TASK TO CARRY OUT.
In the listing below, locate the line that contains "make_main_zipper()" and the line that contains "before = set(bpy.data.objects)". Restate word for word those two lines and every line between them, and nothing else.

[BEGIN]

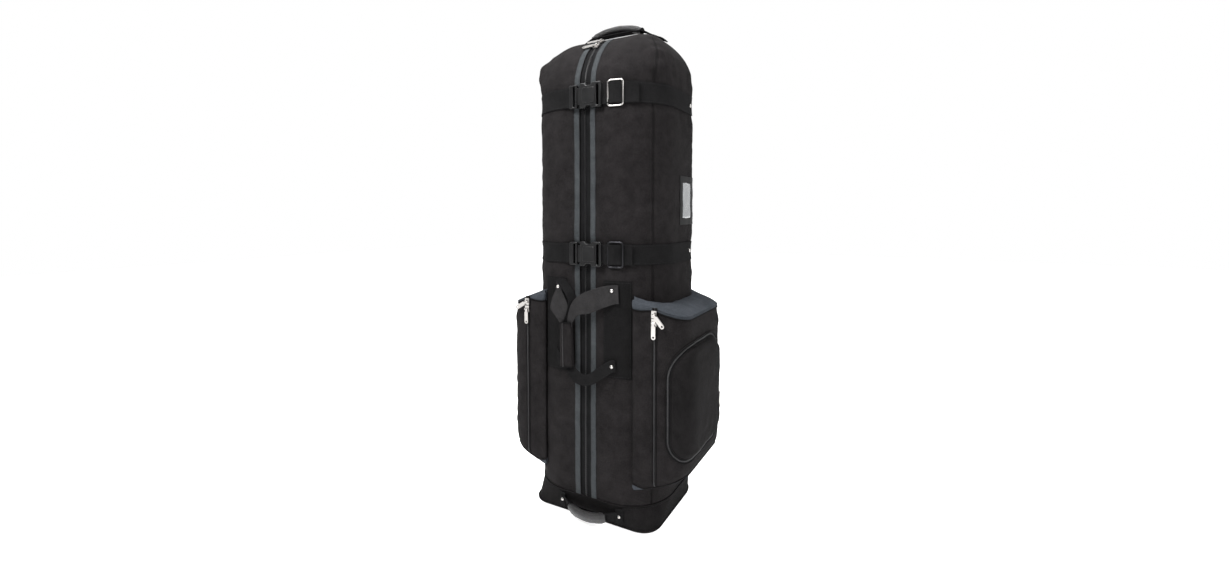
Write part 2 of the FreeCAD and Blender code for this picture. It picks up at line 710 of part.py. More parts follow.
def make_pull(label, place, lean):
    """Pull tab hanging from the slider's pin, with an eye, a neck and a round hole at its end."""
    lift = size("pin_lift")
    thickness = size("pull_thickness")
    half_eye = size("lug_gap") / 2 - 0.25
    half_width = size("pull_width") / 2
    end = -size("pull_length")
    back, front = -lift + thickness / 2, -lift - thickness / 2
    eye = Part.makeCylinder(size("pull_eye_radius"), 2 * half_eye, Vector(-half_eye, -lift, 0), X_AXIS)
    neck = box((-half_eye, front, -size("pull_neck")), (half_eye, back, 0))
    blade = box((-half_width, front, end + half_width), (half_width, back, -size("pull_neck")))
    tip = Part.makeCylinder(half_width, thickness, Vector(0, front, end + half_width), Y_AXIS)
    bore = Part.makeCylinder(size("pull_bore_radius"), 20, Vector(-10, -lift, 0), X_AXIS)
    hole = Part.makeCylinder(size("pull_hole_radius"), 10, Vector(0, front - 4, end + half_width), Y_AXIS)
    tab = eye.fuse([neck, blade, tip]).removeSplitter().cut([bore, hole])
    shaped(label, tab, place.multiply(Placement(Vector(0, 0, 0), Rotation(Y_AXIS, lean))))


def slider_places():
    """Every slider's name, place and the lean of its pull."""
    radius = size("case_depth") / 2 + 0.8
    spring = arch_centre_level()
    places = []
    for name in ("front", "rear"):
        turn = Rotation(X_AXIS, -size(f"{name}_slider_angle"))
        centre = Vector(0, 0, spring) + turn.multVec(Vector(0, -radius, 0))
        places.append((f"main_{name}", Placement(centre, turn), size("main_pull_lean")))
    front = -size("pocket_front") - size("pocket_zip_thickness")
    for side, name in ((-1, "left"), (1, "right")):
        x = side * size("pocket_zip_offset")
        for height in ("upper", "lower"):
            level = size(f"{height}_slider_level")
            lean = 0
            if height == "upper":
                lean = -size("side_pull_lean") if side > 0 else size("side_pull_lean") * 1.5
            places.append((f"{name}_{height}", Placement(Vector(x, front, level), Rotation()), lean))
    spot = Vector(size("pocket_reach") + size("small_zip_thickness"),
                  size("small_back") + size("small_slider_offset"), size("small_slider_level"))
    places.append(("small_pocket", Placement(spot, Rotation(Z_AXIS, 90)), 0))
    return places


def make_sliders():
    """All sliders and their pulls."""
    for name, place, lean in slider_places():
        make_slider(f"{name}_slider", place, lean)
        make_pull(f"{name}_pull", place, lean)


# ---------------------------------------------------------------- wheels


def make_wheels():
    """In-line wheels in moulded housings, on steel axles."""
    depth = size("wheel_set_back")
    level = size("wheel_radius") + size("wheel_floor_gap")
    half_housing = size("housing_width") / 2
    wall = size("housing_wall")
    housings = []
    axles = []
    for side, name in ((-1, "left"), (1, "right")):
        centre = side * size("wheel_spacing") / 2
        axle = Part.makeCylinder(size("axle_radius"), size("housing_width"),
                                 Vector(centre - half_housing, depth, level), X_AXIS)
        cavity = box((centre - half_housing + wall, size("housing_front") + wall, -FAR),
                     (centre + half_housing - wall, FAR, size("housing_height") - wall))
        outer = wheel_wells().Solids[0 if side < 0 else 1]
        housings.append(outer.cut([cavity, axle]))
        axles.append(axle)

        half_width = size("wheel_width") / 2
        bore = size("axle_radius") + size("axle_clearance")
        hub = Part.makeCylinder(size("hub_radius"), 2 * half_width,
                                Vector(centre - half_width, depth, level), X_AXIS)
        hole = Part.makeCylinder(bore, 4 * half_width,
                                 Vector(centre - 2 * half_width, depth, level), X_AXIS)
        disc = Part.makeCylinder(size("wheel_radius"), 2 * half_width,
                                 Vector(centre - half_width, depth, level), X_AXIS)
        rims = [edge for edge in disc.Edges if edge.BoundBox.XLength < 0.01]
        shaped(f"{name}_wheel_tyre", disc.makeFillet(size("tyre_edge"), rims).cut(hub))
        shaped(f"{name}_wheel_hub", hub.cut(hole))
    shaped("wheel_housings", as_group(housings))
    shaped("wheel_axles", as_group(axles))


# ---------------------------------------------------------------- document


def check_document():
    """Stop before writing if any object failed or any shape is empty or invalid."""
    for item in doc.Objects:
        if "Invalid" in item.State or "Error" in item.State:
            raise RuntimeError(f"{item.Label}: {item.State}")
    for piece in NODES:
        if piece.Shape.isNull() or not piece.Shape.isValid() or not piece.Shape.Solids:
            raise RuntimeError(f"{piece.Label}: no valid solid")


def write_parts():
    """Write one STEP file for each sub-part."""
    os.makedirs("parts", exist_ok=True)
    for piece in NODES:
        solids = piece.Shape.Solids
        whole = solids[0] if len(solids) == 1 else Part.makeCompound(solids)
        whole.exportStep(f"parts/{piece.Label}.step")
        print(f"{piece.Label}: {len(solids)} solid(s), {piece.Shape.Volume / 1000:.1f} cm3")


def main():
    fill_sheet()
    make_shell_panels()
    make_base()
    make_crown_padding()
    make_main_zipper()
    make_straps()
    make_buckles()
    make_handles()
    make_carry_handles()
    make_card_holder()
    make_side_pockets()
    make_small_pocket()
    make_sliders()
    make_wheels()
    doc.recompute()
    check_document()
    write_parts()
    print(f"{len(NODES)} nodes")


main()
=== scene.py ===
"""Looks of the golf travel case: fabric, webbing, zippers, buckles and metal around the CAD frame.

Lengths in this script are millimetres in the frame of the CAD model; meshes are written in metres.
The case's skin is mapped by two coordinates: `around`, the distance along the case's outline from
the middle of the front (right positive), and `up`, the height, which runs on over the crown's arch.
"""
import math

import bpy
from mathutils import Matrix, Vector, noise


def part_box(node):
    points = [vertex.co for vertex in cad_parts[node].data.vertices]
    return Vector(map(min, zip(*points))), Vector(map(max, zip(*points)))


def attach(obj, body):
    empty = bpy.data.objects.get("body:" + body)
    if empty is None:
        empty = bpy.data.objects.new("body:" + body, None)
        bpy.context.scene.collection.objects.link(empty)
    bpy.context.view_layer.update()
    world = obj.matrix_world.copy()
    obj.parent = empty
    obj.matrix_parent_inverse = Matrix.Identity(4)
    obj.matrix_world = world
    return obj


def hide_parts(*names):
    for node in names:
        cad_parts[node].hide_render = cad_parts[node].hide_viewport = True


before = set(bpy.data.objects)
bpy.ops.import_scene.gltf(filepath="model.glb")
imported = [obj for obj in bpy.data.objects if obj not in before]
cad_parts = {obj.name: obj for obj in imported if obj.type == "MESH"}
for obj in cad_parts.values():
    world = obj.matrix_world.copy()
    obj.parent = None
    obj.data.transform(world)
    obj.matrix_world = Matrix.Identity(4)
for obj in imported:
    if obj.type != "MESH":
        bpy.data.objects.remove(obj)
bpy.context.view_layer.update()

MM = 0.001


def box_mm(node):
    """Lowest and highest corner of a CAD node, in millimetres."""
    low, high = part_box(node)
    return low / MM, high / MM


# ---- driving sizes

HALF_WIDTH = box_mm("right_side_panel")[1].x
HALF_DEPTH = box_mm("back_panel")[1].y
CROWN = box_mm("back_panel")[1].z
SEAM_LEVEL = box_mm("base_boot")[1].z
FLOOR_GAP = box_mm("base_boot")[0].z
CORNER = 120.0
SHOULDER = 110.0
SPRING = CROWN - HALF_DEPTH
BASE_HALF_WIDTH = 183.0
BASE_HALF_DEPTH = 161.0
BASE_CORNER = 45.0
BASE_REAR_CORNER = 95.0
GAP_HALF = box_mm("zipper_tapes")[1].x
TRIM_EDGE = box_mm("zipper_trims")[1].x
FLAT = HALF_WIDTH - CORNER
SIDE_HALF = HALF_DEPTH - CORNER
QUARTER = CORNER * math.pi / 2
SIDE_START = FLAT + QUARTER
SIDE_END = SIDE_START + 2 * SIDE_HALF
BACK_START = SIDE_END + QUARTER
HALF_GIRTH = BACK_START + FLAT
FRONT_SEAM = FLAT + CORNER * math.radians(52)
BACK_SEAM = BACK_START - CORNER * math.radians(40)
ARCH_QUARTER = HALF_DEPTH * math.pi / 2
CROWN_EDGE = SPRING + HALF_DEPTH * math.radians(64)
TOP = SPRING + ARCH_QUARTER
STRAP_HALF = 25.0
SHELL_THICKNESS = 2.5
FORWARD = Vector((0, -1, 0))
STRAP_LEVELS = {
    "upper": sum(v.z for v in box_mm("upper_adjuster_ring")) / 2,
    "middle": sum(v.z for v in box_mm("middle_adjuster_ring")) / 2,
}


# ---- small tools


def smooth(value, start, end):
    """0 before start, 1 after end, and a soft step between."""
    t = min(1.0, max(0.0, (value - start) / (end - start)))
    return t * t * (3 - 2 * t)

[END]

FULL SOLUTION.
    make_main_zipper()
    make_straps()
    make_buckles()
    make_handles()
    make_carry_handles()
    make_card_holder()
    make_side_pockets()
    make_small_pocket()
    make_sliders()
    make_wheels()
    doc.recompute()
    check_document()
    write_parts()
    print(f"{len(NODES)} nodes")


main()
=== scene.py ===
"""Looks of the golf travel case: fabric, webbing, zippers, buckles and metal around the CAD frame.

Lengths in this script are millimetres in the frame of the CAD model; meshes are written in metres.
The case's skin is mapped by two coordinates: `around`, the distance along the case's outline from
the middle of the front (right positive), and `up`, the height, which runs on over the crown's arch.
"""
import math

import bpy
from mathutils import Matrix, Vector, noise


def part_box(node):
    points = [vertex.co for vertex in cad_parts[node].data.vertices]
    return Vector(map(min, zip(*points))), Vector(map(max, zip(*points)))


def attach(obj, body):
    empty = bpy.data.objects.get("body:" + body)
    if empty is None:
        empty = bpy.data.objects.new("body:" + body, None)
        bpy.context.scene.collection.objects.link(empty)
    bpy.context.view_layer.update()
    world = obj.matrix_world.copy()
    obj.parent = empty
    obj.matrix_parent_inverse = Matrix.Identity(4)
    obj.matrix_world = world
    return obj


def hide_parts(*names):
    for node in names:
        cad_parts[node].hide_render = cad_parts[node].hide_viewport = True


before = set(bpy.data.objects)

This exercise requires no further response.